Little was also asked if she thinks the Cabinet Office is adequately ensuring compliance with commercial spending controls across government, given it failed to do so for its own executive agency, and what steps it is taking to prevent further non-compliance. She said the Cabinet Office has been working with the GPA to improve its adherence to the controls.

“We have a number of ways of ensuring compliance with spending controls to reduce the amount of retrospectives that occur,” she said.

“We worked closely with GPA to formulate and implement a plan of action to improve compliance, and reiterated that Cabinet Office approvals need to be factored into their timelines. The improvement plan included activities such as running improvement workshops; increased scrutiny over a 12 month period; and whilst also working closely with HMT, who withhold their own approval of business cases, (and subsequent the release of funding), until the spending control and other applicable controls have been achieved.”

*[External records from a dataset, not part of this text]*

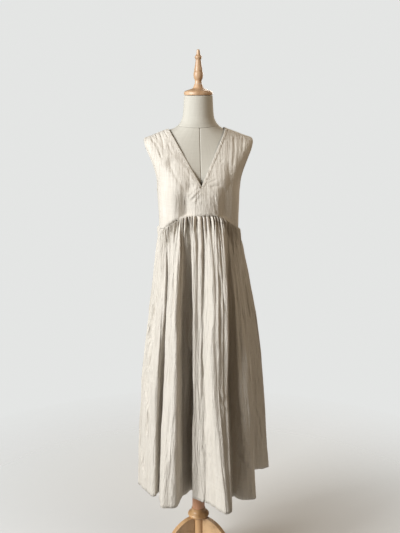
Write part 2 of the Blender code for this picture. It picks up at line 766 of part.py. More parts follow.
def form_reach(x, y, z):
    """Half size of the form in a direction from the post axis at a height."""
    if z < TORSO_BASE_Z - 0.06:
        return 0.0
    heights = [row[2] for row in TORSO_RINGS][::-1]
    levels = list(range(len(TORSO_RINGS)))[::-1]
    level = float(np.interp(z, heights, levels))
    half, _, front, _, back, _ = ring_row(TORSO_RINGS, level)
    depth = front if y < 0 else back
    span = math.hypot(x, y)
    across = (abs(x) / half) ** FORM_FULLNESS
    along = (abs(y) / depth) ** FORM_FULLNESS
    reach = span / (across + along) ** (1.0 / FORM_FULLNESS)
    fade = min(max((z - TORSO_BASE_Z + 0.06) / 0.06, 0.0), 1.0)
    return reach * fade


def waist_point(degrees):
    """The skirt's top edge under the bodice's outer face."""
    wrapped = (degrees + 180.0) % 360.0 - 180.0
    point = bodice_point(WAIST_RING, wrapped)
    flat = point[:2].copy()
    step = bodice_point(WAIST_RING, wrapped + 0.5)[:2] - bodice_point(WAIST_RING, wrapped - 0.5)[:2]
    normal = np.array([-step[1], step[0]])
    normal = normal / np.linalg.norm(normal)
    if normal @ flat < 0:
        normal = -normal
    return flat + normal * CLOTH, seam_height(wrapped)


def seam_height(degrees):
    """Height of the waist seam, straight between the bodice's corners."""
    cell = 90.0 / HALF_COLUMNS
    first = math.floor(degrees / cell + 1e-9) * cell
    share = (degrees - first) / cell
    low = bodice_point(WAIST_RING, first)[2]
    high = bodice_point(WAIST_RING, first + cell)[2]
    return low + (high - low) * share


def skirt_base(degrees, drop):
    """A point of the skirt without its gathers, drop running from 0 at the waist to 1."""
    waist, z_waist = waist_point(degrees)
    hem, rise = hem_point(degrees)
    angle = math.radians(degrees)
    depth = HEM_FRONT if math.cos(angle) > 0 else HEM_BACK
    mean = np.array([HEM_HALF_WIDTH * math.sin(angle), -depth * math.cos(angle)])
    flare = 1.0 - (1.0 - drop) ** FLARE
    fold = 1.0 - (1.0 - drop) ** FOLD_GROWTH
    plan = waist + (mean - waist) * flare + (hem - mean) * fold
    z = z_waist + (HEM_Z + rise - z_waist) * drop
    reach = form_reach(plan[0], plan[1], z) + FORM_GAP
    span = math.hypot(*plan)
    if drop > 0.0 and span < reach:
        plan = plan * reach / span
    return np.array([plan[0], plan[1], z])


def pleat_relief(degrees, drop):
    """Inward depth of the pleats that die out down the skirt."""
    relief = 0.0
    for _, waist, hem, depth, width, length in PLEATS:
        centre = waist + (hem - waist) * drop
        away = (degrees - centre + 180.0) % 360.0 - 180.0
        fade = max(1.0 - drop / length, 0.0)
        grow = min(drop / 0.03, 1.0)
        relief += depth * math.exp(-0.5 * (away / width) ** 2) * fade * grow
    return relief


def skirt_normal(degrees, drop):
    """Level outward direction of the skirt without its gathers."""
    step = 0.7
    along = skirt_base(degrees + step, drop) - skirt_base(degrees - step, drop)
    normal = np.array([along[1], -along[0], 0.0])
    return normal / np.linalg.norm(normal)


def build_skirt(name, start, cloth):
    """One gathered skirt panel from side seam to side seam."""
    outer = []
    inner = []
    for drop in SKIRT_ROWS:
        for column in range(SKIRT_COLUMNS + 1):
            degrees = start + 180.0 * column / SKIRT_COLUMNS
            normal = skirt_normal(degrees, drop)
            point = skirt_base(degrees, drop)
            gather = GATHER_DEPTH * math.exp(-(drop / GATHER_FADE) ** 2)
            side = 1.0 if column % 2 else -1.0
            if column in (0, SKIRT_COLUMNS):
                side = 0.0
            point = point + normal * (side * gather - pleat_relief(degrees, drop))
            if drop == 0.0:
                point[2] -= SEAM_GAP / 2.0
            if column in (0, SKIRT_COLUMNS):
                tangent = np.array([-normal[1], normal[0], 0.0])
                point = point + tangent * (SEAM_GAP / 2.0) * (1.0 if column == 0 else -1.0)
            outer.append(point)
            inner.append(point - normal * SKIRT_CLOTH)
    rows = len(SKIRT_ROWS) - 1
    width = SKIRT_COLUMNS + 1
    count = len(outer)
    faces = grid_faces(rows, SKIRT_COLUMNS)
    faces += [tuple(count + k for k in reversed(face)) for face in faces]

    def edge(first, second):
        faces.append((first, second, count + second))
        faces.append((first, count + second, count + first))

    for column in range(SKIRT_COLUMNS):
        edge(column + 1, column)
        edge(rows * width + column, rows * width + column + 1)
    for row in range(rows):
        edge(row * width, (row + 1) * width)
        edge((row + 1) * width + SKIRT_COLUMNS, row * width + SKIRT_COLUMNS)
    add_piece(name, outer + inner, faces, cloth)


def build_leg(name, degrees, wood):
    """One leg sawn from a plank, its inner edge hollowed to sit against the hub."""
    upper = [(HUB_RADIUS, LEG_UPPER[0][1])] + list(LEG_UPPER)
    lower = list(LEG_LOWER) + [(HUB_RADIUS, LEG_LOWER[-1][1])]
    outline = upper + lower
    angle = math.radians(degrees)
    ahead = np.array([math.sin(angle), -math.cos(angle), 0.0])
    across = np.array([math.cos(angle), math.sin(angle), 0.0])
    stations = (-0.5, 0.0, 0.5)
    seat = HUB_RADIUS + LEG_SEAT_GAP
    points = []
    for share in stations:
        offset = share * LEG_THICKNESS
        for reach, height in outline:
            if reach == HUB_RADIUS:
                reach = math.sqrt(seat * seat - offset * offset)
            points.append(ahead * reach + across * offset + np.array([0.0, 0.0, height]))
    count = len(outline)
    faces = []
    for layer in range(len(stations) - 1):
        for k in range(count):
            after = (k + 1) % count
            a = layer * count + k
            b = layer * count + after
            faces.append((a, b, b + count))
            faces.append((a, b + count, a + count))
    last = (len(stations) - 1) * count
    split = len(upper)
    fronts = list(range(split))
    backs = list(range(count - 1, split - 1, -1))
    i = 0
    j = 0
    while i < len(fronts) - 1 or j < len(backs) - 1:
        advance_front = j == len(backs) - 1 or (
            i < len(fronts) - 1 and outline[fronts[i + 1]][0] <= outline[backs[j + 1]][0])
        if advance_front:
            triangle = (fronts[i], backs[j], fronts[i + 1])
            i += 1
        else:
            triangle = (fronts[i], backs[j], backs[j + 1])
            j += 1
        faces.append(triangle)
        faces.append(tuple(last + k for k in reversed(triangle)))
    return add_piece(name, points, faces, wood, sharp_angle=50.0)


def centre_on_floor(objects):
    """Put the origin on the floor under the middle of the whole."""
    corners = np.array([v.co[:] for obj in objects for v in obj.data.vertices])
    low = corners.min(axis=0)
    high = corners.max(axis=0)
    shift = Vector((-(low[0] + high[0]) / 2.0, -(low[1] + high[1]) / 2.0, -low[2]))
    for obj in objects:
        for vertex in obj.data.vertices:
            vertex.co += shift
        obj.data.update()


def build():
    """Make every piece."""
    clear_scene()
    linen = finish("natural linen", (0.62, 0.56, 0.46), 0.85)
    cover = finish("form cover", (0.76, 0.72, 0.61), 0.8)
    beech = finish("beech", (0.62, 0.42, 0.25), 0.45)
    varnished = finish("varnished wood", (0.60, 0.35, 0.15), 0.4)
    reddish = finish("reddish post", (0.42, 0.20, 0.11), 0.4)

    tree = build_form(cover)
    turned_piece("neck_cap", CAP_PROFILE, TURNED_SIDES, beech, NECK_TOP_Z)
    turned_piece("finial", FINIAL_PROFILE, FINIAL_SIDES, beech, NECK_TOP_Z)

    panels = {part: build_bodice(part, tree, linen) for part in ("front", "back")}
    build_binding("neck_binding", neck_stations(), panels, linen)
    build_binding("armhole_binding_left", armhole_stations(-1), panels, linen)
    build_binding("armhole_binding_right", armhole_stations(1), panels, linen)
    build_skirt("skirt_front", -90.0, linen)
    build_skirt("skirt_back", 90.0, linen)

    post = ((POST_RADIUS, COLLAR_TOP_Z + LAY_GAP), (POST_RADIUS, TORSO_BASE_Z - LAY_GAP))
    turned_piece("post", post, TURNED_SIDES, reddish)
    turned_piece("collar", COLLAR_PROFILE, TURNED_SIDES, varnished)
    hub = ((HUB_RADIUS * 0.6, HUB_BASE_Z - 0.008), (HUB_RADIUS, HUB_BASE_Z),
           (HUB_RADIUS, COLLAR_BASE_Z - LAY_GAP))
    turned_piece("hub", hub, TURNED_SIDES, varnished)
    for name, degrees in LEG_ANGLES.items():
        build_leg(name, degrees, varnished)
    centre_on_floor(list(bpy.context.scene.objects))


build()
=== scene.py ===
import math

import bmesh
import bpy
import numpy as np
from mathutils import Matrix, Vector, noise
from mathutils.bvhtree import BVHTree


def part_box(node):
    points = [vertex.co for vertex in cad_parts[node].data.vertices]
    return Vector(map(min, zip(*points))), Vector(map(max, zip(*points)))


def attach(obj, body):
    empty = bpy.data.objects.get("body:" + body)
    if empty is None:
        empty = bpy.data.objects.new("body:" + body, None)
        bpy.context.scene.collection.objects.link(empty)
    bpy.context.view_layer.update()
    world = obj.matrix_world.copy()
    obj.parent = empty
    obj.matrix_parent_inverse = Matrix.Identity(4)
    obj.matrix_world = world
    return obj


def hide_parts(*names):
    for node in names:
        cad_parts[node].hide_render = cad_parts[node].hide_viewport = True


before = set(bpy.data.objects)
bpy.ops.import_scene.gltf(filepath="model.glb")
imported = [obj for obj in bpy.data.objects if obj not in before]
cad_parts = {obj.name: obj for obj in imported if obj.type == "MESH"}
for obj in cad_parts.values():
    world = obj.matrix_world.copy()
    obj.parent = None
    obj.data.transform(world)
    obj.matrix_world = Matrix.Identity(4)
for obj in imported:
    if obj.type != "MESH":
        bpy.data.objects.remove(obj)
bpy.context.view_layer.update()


# The stand. A turned post goes down through a turned collar into a hub, and three legs
# sawn from planks stand round the hub. Varnished wood, its edges eased by sanding. The
# post is redder than the collar and the legs.

post_low, post_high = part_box("post")
AXIS = np.array([(post_low.x + post_high.x) / 2.0, (post_low.y + post_high.y) / 2.0, 0.0])


def put_in_scene(name, data):
    """An object of its own for a mesh, a lamp or a camera."""
    placed = bpy.data.objects.new(name, data)
    bpy.context.scene.collection.objects.link(placed)
    return placed


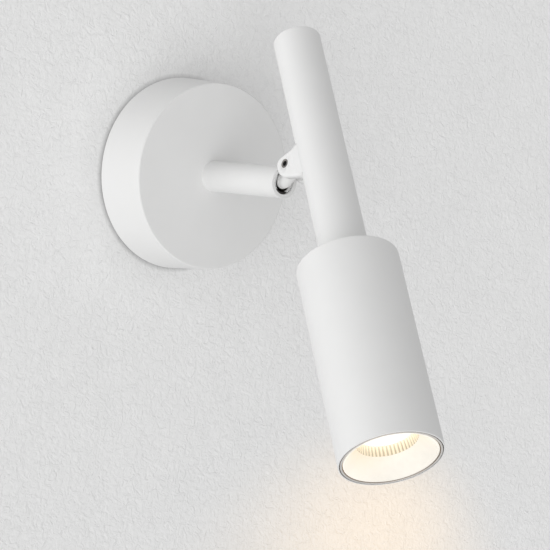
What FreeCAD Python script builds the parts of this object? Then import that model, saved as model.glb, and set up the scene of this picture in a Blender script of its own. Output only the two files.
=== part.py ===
import FreeCAD, Part
import os
from math import cos, pi, radians, sin, sqrt, tan

# Pivoting spotlight wall light: a round canopy, a short arm, a forked knuckle,
# and a slim stem that carries a cylindrical spotlight head.
#
# Frame: millimetres, +Z up. The origin is the centre of the canopy's back face, on the wall.
# The wall is the plane Y = 0 and the light stands out from it towards -Y.
# "out" is a distance from the wall, so out = -Y.

Vector = FreeCAD.Vector

# ---------------------------------------------------------------- driving sizes

# Canopy: a drafted cover cup, open to the wall
CANOPY_BACK_DIAMETER = 100.0
CANOPY_FRONT_DIAMETER = 96.3
CANOPY_DEPTH = 30.0
CANOPY_WALL = 2.0
CANOPY_FACE = 2.5
CANOPY_EDGE_RADIUS = 0.8

# Wall strap: a bent steel bar that the canopy slides over
STRAP_WIDTH = 22.0
STRAP_THICKNESS = 2.0
STRAP_RETURN = 10.0
STRAP_SIDE_GAP = 0.5
STRAP_BEND_RADIUS = 3.0
SLOT_SPACING = 60.0
SLOT_WIDTH = 4.5
SLOT_LENGTH = 14.0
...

On wider government performance, she said there were 11 breaches in 2023-34 that required retrospective approvals. “For each we worked together with the departments to identify and understand why this occurred, how judgement was applied; and agreed and implemented an improvement plan to address the root cause,” she said.

The Cabinet Office then continues to engage and monitor with these departments to ensure controls are “understood, applied and tightened where required", she added.

Breaches of the spending controls and requests for retrospective approvals “are often linked to poor awareness of controls”, according to Little.

She said the central controls team is undertaking wider work to improve compliance across government by conducting more awareness-raising activities and refreshing guidance. This include “pipeline reviews and teach-ins”.

Little also confirmed that NAO comptroller and auditor general Gareth Davies is set to qualify his regularity opinion for the 2023-24 GPA accounts due to the security contract non-compliance. 

“We will continue to work with the NAO transparently now this has happened and will ensure that we work with the GPA to ensure controls are enhanced and tested,” she added.